Explore the area on the weekends. What is within driving distance you havent done before? Is there a state park you can pack a picnic? A great restaurant? Rock climbing gym? etc
Post # 7
@lefeymw: Have done the local cinemas a few times already, and the restaurants are no where as good as what I’m used to, guess its all about adapting. I’ll look into different activities, thanks for the ideas. Maybe I’ll do a regular drinks with friends who live closer to me. 🙂
Think I’m also feeling a little envious that my old colleagues keep me up to date on the latest international trip they go on and all the fun stuff they got up to! Definitely need new friends…
Thanks so far, just needed to figure out how to make this work, been feeling so down. I think my friends are sick of hearing how much I miss city life, I went wild on a shopping spree last month when I met up with them, hah!
Post # 8
@blinx81: I moved from the city to a sleepy town for college. The ways I stayed sane were: make scheduled trips to the city. That way – you can get your city fix and have a future trip to look forward to. You will start to find things in sleepy town that are enjoyable… but at least you’ll have regular intervals of the life you miss. It will get easier over time – but it IS a difficult change.
Post # 9
I have the opposite problem. I have been living in an extremely remote location in the middle of the woods for the past 14 years. The nearest neighbor or even dirt road is over 1/2 mile away. The closest place to get gas or milk is 10 miles away. The landowner now wants to develop the property and he turned down our offer to buy. So now we are looking for a new home (and property) to purchase. The idea of living near anybody is totally freaking me out! Like I am used to nude sunbathing and letting the cats run free. I am used to deer, turkeys and bears in my yard. I am NOT used to living around people any more and I totally dread the thought of neighbors!
Post # 10
@blinx81: I am in your exact same situation. My Fiance PREFERS this. I don’t get it! I mean, in terms of kids, sure… I don’t want to pay for Montessori downtown, but my God.

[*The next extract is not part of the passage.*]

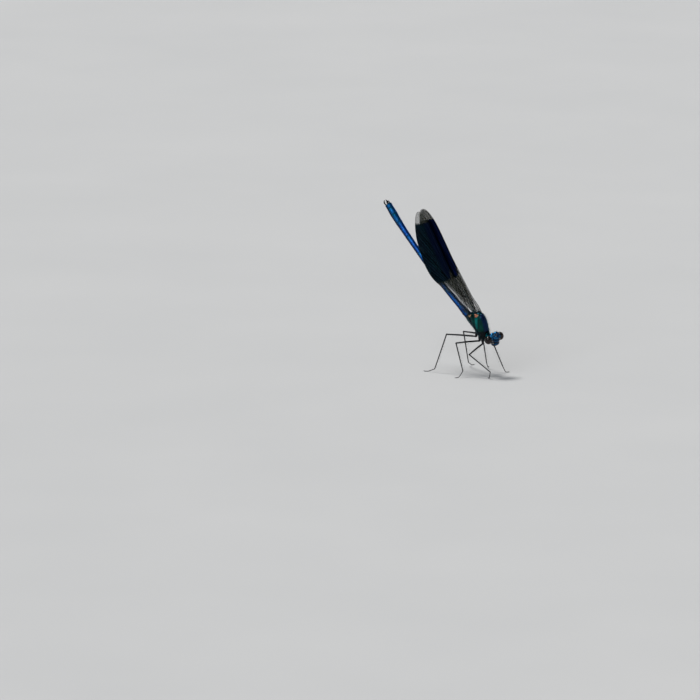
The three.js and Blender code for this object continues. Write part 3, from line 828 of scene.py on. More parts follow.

It was a gradual process. I usually seek solace in coffee shops and, recently, college classes. I would look into events, though. It may be time to meet new people – not everyone is going to be yoga-panted moms. 🙂
Post # 11
definitely been there and I moved back. I moved from NY to the DC area into the ‘burbs. I was bored.to.death and I just couldn’t take it so I moved to the the city (DC) and I will probably never move to the ‘burbs again unless it’s absolutely necessary for better schools for my kids or something of that magnitude. Yes, it’s loud, it’s crowded, and more expensive but I love. I moved from a 1100 sq foot apt in the burbs to a 500 sq foot one in the city that was $200 MORE a month and I have never regretted it.
If your guy isn’t against it, move back to the city or at least closer.
Post # 12
Sounds like you need to make the most of your current situation. I second the poster who said you need to reach out to find new friends in your area. It’s really hard to find women who have already settled into the suburban lifestyle (husband, dogs, kids) who make time for friends….you just have to work hard to find women who are like you in the area and initiate fun activities with them. Join a women’s exercise class (hiphop/cardio dance is always good!) and plan weekend girls trips to the city. Good luck!
Post # 13
Why don’t you get your Fiance to compromise and move closer to the city? It sounds really unfair that he got to keep his life the way it was, but you had to give up all this stuff you love. I think having an enjoyable lifestyle in common is really, really important in a marriage!
Also, i’m with you – my soul dies a little bit every time I visit a suburb **shudder**
Post # 14
Go back downtown, I moved to suburbia with my husband and it BLOWS. I don’t want to have kids here (even if the schools are “better”), I don’t want to live here AT ALL. Luckily, with the military I know we’ll move again in a couple years, and I can wait.
Don’t compromise on what makes you happy in your core. If you’re depressed, your relationship won’t be enough to bring you out of it if the setting is really that wrong for you. ( I mean, I’m speaking from my own experience, yours may well be different, but that is all I know.)